Up to Nyanza everyone was still somewhat asleep and silent, but after breakfast people started to talk. First they wanted to know who we were; if we were married and for how long. We used the opportunity to inquire about the return from the national park. We managed to arrange everything regarding our return trip with the driver. Given that the driver was not acquainted with any other language but Kinyarwanda, the negotiations included several of our fellow passengers, with constant shouting in all directions. We had to pay for the return tickets to the driver without getting any receipt. The remainder of the trip went by with loud discussions by the passengers, shouting from the one end of the bus to the other. As far as we could discern from “Obama” and “Gaddafi”, a fearsome political debate was obviously taking place.

It seemed like the trip took tremendously long, and the vegetation and the landscape changed a great deal. The scenery transformed from beautiful into even more beautiful, and somehow seemed richer, but later we were told that this part of the country was poorer than the one we departed from. Contrary to our presumption that the entry to the Park was at the very edge of the forest, it was not quite so. We travelled the road through the old forest for an additional half hour before we reached the Park entrance. Along the way we even stopped a few times, because on the road or beside it there were baboons who didn’t even try to move. A really amazing experience.

We reached the entrance to the National Park around 10.30 AM and we arranged with the bus driver to pick us up on his way back around 4 PM. With that in mind, we changed our activity plan, because we originally had intended to take the Canopy Walk (walking on a suspension bridge which takes about an hour of our time), and then return to Kivumu on a 2 PM bus. Instead of that, we chose to take the Mahogany Trail (it’s Kinyarwanda name being umuyowe), which lasts 3 hours. It’s called this way because on the trail there are some very old and very tall mahogany trees. The descent lasts until you reach a medium sized waterfall, after which you start once again to ascend back to the starting point.
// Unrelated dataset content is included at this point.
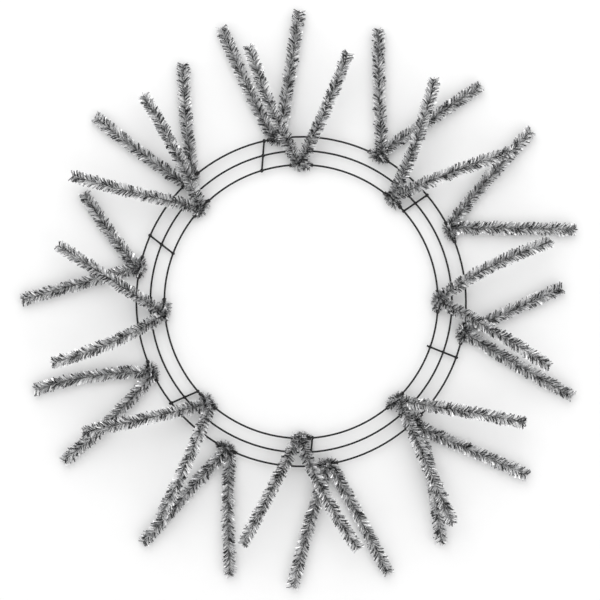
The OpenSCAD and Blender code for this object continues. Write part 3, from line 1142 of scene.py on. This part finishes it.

On the trail, in addition to the mahogany trees, we encountered several ant trails (and those were red ants – quite a bit larger than our domestic ones), and a frog on the roadside which was camouflaged so well that without the experienced eyes of our guide we wouldn’t have noticed it. Maybe there were some well camouflaged snakes in the tree branches as well, but we didn’t spot them. Several meters away from the waterfall we also ran into a gigantic worm. This means that it was much bigger than the size 45 shoe I was wearing, which I immediately documented by comparing them. Apart from the mahogany trees, there were a lot of other different trees and vegetation along the trail. The most interesting of these is certainly the gigantic - REALLY GIGANTIC - fern, which, according to our guide, is used to cure snake bites. Brrrrrr...

A very impressive tree as well is the Newtonia, which can grow very tall. The lower part of the trunk consists of many layers and has special indentations in which one can easily hide, while the leaves of particular branches in the treetop do not come into contact with one another at all. The view from below is fascinating: the treetop forms a “criss-cross” pattern against the sky in places where the leaves don’t touch, much like a giraffe’s skin. The guide also showed us a tree whose name we don’t remember, which locals use to make vessels for holding milk due to the lightness of the wood and the lack of any strong odour in that particular type of tree. The tour ended earlier than expected, so we decided to take the Canopy Walk, after all. The suspension bridge is some 70 meters above the ground, and we made a few good photos there. That experience is really something special.

Upon our return to the starting point, we used the remaining time to rest a bit and eat our sandwiches, feeding two big black birds, similar to crows, luring them to come closer and closer, and recording everything on our camera at the same time. I hope we made new friends in the animal world, due to the fact that these particular birds are reportedly grudge-bearers. And just when we thought, during a moment of rest and lack of attention, that the forest had denied us a close encounter with monkeys, they very nearly managed to snatch our belongings. They were chased away by the guards at the last moment.  After that, we remained alert because the monkeys didn’t want to go far away - constantly trying to reach the bench that had our bags. It is only when you try to approach them up close, that you realize they are just timid little beings.

The guard suggested that we call Cyangugu, the starting point of our bus, in order to confirm the tickets we paid for earlier, as well as the boarding time and place. In the end, on our behalf, it was done by the guard himself, in Kinyarwanda, which was very useful, indeed.

During our return trip, the bus wasn’t as noisy as it had been on our way to the National Park, probably because everyone was tired. The only stop was once again in Nyanza, where lots of people bought supper.  The end of a most interesting day happily concluded with a delicious supper in Gitarama.